The network support in Cygwin is supposed to provide the POSIX API, not
the Winsock API.
There are differences between the semantics of functions with the same
name under the API.
E.g., the POSIX select system call can wait on a standard file handles
and handles to sockets. The select call in Winsock can only wait on
sockets. Because of this, the Cygwin dll does a lot of nasty stuff behind
the scenes, trying to persuade various Winsock/Win32 functions to do what
a Unix select would do.
If you are porting an application which already uses Winsock, then
porting the application to Cygwin means to port the application to using
the POSIX net functions. You should never mix Cygwin net functions with
direct calls to Winsock functions. If you use Cygwin, use the POSIX API.
I don't want Unix sockets, how do I use normal Win32 winsock?
You don't. Look for the MingW project to port applications using
native Win32/Winsock functions.
What version numbers are associated with Cygwin?
Cygwin versioning is relatively complicated because of its status as a
shared library. First of all, since October 1998 every Cygwin DLL has
been named cygwin1.dll and has a 1 in the release name.
Additionally, there are DLL major and minor numbers that correspond to
the name of the release, and a release number. In other words,
cygwin-1.7.1-2 is cygwin1.dll, major version 7, minor
version 1, release 2.
The cygwin1.dll major version number gets incremented
only when a change is made that makes existing software incompatible. For
example, the first major version 5 release, cygwin-1.5.0-1, added 64-bit
file I/O operations, which required many libraries to be recompiled and
relinked. The minor version changes every time we make a new backward
compatible Cygwin release available. There is also a
cygwin1.dll release version number. The release number
is only incremented if we update an existing release in a way that does not
effect the DLL (like a missing header file).

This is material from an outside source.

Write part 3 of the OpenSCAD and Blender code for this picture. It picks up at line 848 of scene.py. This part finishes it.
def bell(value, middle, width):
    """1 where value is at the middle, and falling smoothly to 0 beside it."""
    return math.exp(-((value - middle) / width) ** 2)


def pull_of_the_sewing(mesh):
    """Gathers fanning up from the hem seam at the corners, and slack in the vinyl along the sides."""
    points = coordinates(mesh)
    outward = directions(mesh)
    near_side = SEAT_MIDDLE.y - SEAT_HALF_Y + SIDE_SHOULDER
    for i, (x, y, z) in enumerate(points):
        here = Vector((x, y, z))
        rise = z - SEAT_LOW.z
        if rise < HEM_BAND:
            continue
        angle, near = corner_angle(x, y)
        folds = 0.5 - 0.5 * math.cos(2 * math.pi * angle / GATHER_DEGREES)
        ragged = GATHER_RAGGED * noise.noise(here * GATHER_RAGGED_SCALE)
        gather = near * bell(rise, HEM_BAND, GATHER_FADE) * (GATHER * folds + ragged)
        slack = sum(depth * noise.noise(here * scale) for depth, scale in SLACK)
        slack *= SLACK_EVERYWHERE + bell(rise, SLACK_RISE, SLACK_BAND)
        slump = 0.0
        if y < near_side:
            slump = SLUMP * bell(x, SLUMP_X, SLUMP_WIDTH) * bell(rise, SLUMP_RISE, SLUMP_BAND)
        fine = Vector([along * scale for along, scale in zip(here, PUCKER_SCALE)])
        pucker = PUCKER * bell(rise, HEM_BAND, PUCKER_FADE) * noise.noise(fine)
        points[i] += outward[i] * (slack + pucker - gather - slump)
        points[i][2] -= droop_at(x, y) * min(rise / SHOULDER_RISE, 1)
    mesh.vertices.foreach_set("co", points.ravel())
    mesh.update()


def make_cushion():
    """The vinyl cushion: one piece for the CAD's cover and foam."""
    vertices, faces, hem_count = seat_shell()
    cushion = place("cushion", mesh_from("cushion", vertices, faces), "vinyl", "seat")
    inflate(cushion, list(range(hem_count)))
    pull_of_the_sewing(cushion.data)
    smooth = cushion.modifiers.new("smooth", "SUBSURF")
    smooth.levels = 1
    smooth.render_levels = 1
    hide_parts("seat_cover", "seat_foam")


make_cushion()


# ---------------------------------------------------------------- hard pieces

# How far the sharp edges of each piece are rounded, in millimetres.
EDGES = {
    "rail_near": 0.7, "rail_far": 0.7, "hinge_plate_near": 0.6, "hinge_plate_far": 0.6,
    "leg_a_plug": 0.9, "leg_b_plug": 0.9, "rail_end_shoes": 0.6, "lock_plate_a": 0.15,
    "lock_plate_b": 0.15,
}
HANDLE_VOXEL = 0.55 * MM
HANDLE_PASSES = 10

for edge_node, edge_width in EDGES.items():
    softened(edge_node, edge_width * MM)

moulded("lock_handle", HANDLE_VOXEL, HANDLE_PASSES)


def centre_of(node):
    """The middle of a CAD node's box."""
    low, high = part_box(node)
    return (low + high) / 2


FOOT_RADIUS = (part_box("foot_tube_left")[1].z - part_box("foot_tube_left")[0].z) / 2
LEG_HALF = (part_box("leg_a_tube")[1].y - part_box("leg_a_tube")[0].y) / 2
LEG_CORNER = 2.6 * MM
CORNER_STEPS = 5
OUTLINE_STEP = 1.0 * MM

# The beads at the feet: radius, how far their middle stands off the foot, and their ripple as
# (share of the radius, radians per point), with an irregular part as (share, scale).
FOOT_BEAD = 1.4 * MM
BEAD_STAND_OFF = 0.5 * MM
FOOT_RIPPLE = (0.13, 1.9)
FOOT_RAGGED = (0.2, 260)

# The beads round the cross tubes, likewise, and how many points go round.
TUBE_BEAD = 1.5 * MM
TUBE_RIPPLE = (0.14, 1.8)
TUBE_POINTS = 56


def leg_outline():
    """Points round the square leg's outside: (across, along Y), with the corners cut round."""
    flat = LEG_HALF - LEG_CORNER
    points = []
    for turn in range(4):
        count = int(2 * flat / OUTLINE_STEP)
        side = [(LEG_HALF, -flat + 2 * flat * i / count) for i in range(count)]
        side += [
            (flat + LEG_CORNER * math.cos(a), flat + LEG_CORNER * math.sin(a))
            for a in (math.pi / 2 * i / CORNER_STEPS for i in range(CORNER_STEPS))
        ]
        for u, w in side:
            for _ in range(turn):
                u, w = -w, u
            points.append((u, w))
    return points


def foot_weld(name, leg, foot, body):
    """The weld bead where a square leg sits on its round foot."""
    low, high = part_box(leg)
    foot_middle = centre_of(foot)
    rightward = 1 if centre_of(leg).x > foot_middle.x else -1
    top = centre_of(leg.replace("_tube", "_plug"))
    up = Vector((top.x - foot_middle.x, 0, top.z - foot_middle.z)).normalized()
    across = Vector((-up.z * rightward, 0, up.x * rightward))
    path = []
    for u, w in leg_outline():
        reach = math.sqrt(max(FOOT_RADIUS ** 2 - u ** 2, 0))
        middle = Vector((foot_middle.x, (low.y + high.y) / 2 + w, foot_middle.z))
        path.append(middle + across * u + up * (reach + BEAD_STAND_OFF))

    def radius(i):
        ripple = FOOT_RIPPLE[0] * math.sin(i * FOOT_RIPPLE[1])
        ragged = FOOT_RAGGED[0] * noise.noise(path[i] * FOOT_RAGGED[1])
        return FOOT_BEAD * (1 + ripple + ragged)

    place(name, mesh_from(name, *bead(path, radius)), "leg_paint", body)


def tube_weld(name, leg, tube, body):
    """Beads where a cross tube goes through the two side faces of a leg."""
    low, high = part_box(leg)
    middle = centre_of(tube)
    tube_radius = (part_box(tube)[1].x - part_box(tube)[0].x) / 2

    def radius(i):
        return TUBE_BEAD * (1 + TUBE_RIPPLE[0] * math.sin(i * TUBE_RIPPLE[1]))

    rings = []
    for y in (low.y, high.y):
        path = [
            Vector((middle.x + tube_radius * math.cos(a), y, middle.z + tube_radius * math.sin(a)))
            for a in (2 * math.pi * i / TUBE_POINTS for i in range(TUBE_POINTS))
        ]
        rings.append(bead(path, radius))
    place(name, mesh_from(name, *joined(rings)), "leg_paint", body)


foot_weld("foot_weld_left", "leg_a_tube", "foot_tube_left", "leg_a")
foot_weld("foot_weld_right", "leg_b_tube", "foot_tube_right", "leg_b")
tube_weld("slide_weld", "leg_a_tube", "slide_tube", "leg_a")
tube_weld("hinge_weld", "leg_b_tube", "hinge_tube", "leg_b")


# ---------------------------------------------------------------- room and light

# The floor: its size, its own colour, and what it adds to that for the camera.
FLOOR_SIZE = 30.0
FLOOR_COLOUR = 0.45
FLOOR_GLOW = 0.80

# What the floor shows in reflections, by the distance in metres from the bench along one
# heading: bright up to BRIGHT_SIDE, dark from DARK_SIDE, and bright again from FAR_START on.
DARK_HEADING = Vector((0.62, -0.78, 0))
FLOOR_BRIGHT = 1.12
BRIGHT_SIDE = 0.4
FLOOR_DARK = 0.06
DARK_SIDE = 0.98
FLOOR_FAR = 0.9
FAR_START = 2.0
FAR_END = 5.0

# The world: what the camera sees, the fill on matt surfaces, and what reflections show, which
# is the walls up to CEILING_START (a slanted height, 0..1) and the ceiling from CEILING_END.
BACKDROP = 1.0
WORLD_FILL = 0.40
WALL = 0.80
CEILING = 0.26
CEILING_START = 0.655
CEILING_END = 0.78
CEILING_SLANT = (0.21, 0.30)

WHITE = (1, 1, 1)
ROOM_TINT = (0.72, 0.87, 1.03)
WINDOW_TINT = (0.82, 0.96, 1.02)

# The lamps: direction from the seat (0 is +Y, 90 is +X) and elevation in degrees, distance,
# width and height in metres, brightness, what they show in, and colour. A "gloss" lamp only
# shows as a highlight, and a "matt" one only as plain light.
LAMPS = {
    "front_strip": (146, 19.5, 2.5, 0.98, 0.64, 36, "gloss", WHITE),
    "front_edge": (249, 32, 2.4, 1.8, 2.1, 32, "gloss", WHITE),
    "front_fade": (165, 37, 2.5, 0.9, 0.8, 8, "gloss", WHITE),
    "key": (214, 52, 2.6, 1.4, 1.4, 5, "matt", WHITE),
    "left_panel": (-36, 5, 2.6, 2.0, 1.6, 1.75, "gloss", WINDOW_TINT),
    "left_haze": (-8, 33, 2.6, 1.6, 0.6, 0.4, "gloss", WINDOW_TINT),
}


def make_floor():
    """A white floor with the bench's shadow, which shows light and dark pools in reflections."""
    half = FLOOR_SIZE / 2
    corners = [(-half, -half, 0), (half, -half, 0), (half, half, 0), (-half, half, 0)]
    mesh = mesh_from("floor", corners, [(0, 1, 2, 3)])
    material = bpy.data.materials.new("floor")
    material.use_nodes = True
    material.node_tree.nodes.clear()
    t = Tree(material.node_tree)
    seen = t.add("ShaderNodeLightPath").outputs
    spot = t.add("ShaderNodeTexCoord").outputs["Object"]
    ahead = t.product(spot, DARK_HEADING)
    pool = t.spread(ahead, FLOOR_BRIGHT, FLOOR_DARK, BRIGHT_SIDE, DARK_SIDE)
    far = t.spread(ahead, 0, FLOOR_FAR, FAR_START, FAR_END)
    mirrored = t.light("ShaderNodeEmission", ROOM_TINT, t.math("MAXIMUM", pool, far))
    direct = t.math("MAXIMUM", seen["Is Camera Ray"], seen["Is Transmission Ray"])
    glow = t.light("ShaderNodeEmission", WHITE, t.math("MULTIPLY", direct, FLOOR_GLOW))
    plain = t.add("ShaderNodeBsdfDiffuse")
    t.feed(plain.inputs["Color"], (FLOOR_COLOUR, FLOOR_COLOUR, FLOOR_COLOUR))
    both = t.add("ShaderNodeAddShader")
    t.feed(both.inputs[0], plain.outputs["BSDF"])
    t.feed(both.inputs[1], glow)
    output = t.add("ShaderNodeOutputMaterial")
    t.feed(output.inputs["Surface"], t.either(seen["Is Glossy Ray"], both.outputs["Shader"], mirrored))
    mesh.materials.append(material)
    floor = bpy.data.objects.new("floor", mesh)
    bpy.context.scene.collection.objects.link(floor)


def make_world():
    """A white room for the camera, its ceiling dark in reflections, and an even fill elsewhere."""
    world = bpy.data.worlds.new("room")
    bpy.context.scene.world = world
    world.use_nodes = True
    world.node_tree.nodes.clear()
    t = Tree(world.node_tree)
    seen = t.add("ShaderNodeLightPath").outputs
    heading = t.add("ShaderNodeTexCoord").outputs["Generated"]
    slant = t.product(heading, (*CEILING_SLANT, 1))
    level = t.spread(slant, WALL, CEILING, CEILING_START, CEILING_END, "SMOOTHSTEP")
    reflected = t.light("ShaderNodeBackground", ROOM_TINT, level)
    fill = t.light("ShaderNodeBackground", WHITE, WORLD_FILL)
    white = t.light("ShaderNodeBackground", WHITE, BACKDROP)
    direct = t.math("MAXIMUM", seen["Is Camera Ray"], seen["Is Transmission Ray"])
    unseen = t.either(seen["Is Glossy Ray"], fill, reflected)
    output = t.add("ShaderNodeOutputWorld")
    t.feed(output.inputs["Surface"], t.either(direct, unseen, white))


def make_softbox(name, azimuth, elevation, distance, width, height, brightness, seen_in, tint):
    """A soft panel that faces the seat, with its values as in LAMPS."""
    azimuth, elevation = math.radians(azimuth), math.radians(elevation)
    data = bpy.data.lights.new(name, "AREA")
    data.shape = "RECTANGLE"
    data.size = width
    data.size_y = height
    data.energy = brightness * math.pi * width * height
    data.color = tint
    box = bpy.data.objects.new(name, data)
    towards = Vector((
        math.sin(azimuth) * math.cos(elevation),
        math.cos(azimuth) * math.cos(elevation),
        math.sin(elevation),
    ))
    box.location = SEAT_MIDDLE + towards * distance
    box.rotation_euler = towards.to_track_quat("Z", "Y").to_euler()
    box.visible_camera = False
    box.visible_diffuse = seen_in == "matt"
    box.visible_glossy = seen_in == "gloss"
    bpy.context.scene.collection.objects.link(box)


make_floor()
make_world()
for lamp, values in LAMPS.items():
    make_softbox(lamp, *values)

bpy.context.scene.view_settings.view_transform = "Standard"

There are also Cygwin API major and minor numbers. The major number
tracks important non-backward-compatible interface changes to the API.
An executable linked with an earlier major number will not be compatible
with the latest DLL. The minor number tracks significant API additions
or changes that will not break older executables but may be required by
newly compiled ones.
Then there is a shared memory region compatibility version number. It is
incremented when incompatible changes are made to the shared memory
region or to any named shared mutexes, semaphores, etc. For more exciting
Cygwin version number details, check out the
/usr/include/cygwin/version.h file.
Why isn't timezone set correctly?
(Please note: This section has not yet been updated for the latest net release.)
Did you explicitly call tzset() before checking the value of timezone?
If not, you must do so.
Is there a mouse interface?
If you're using X then use the X API to handle mouse events.
In a Windows console window you can enable and capture mouse events
using the xterm escape sequences for mouse events.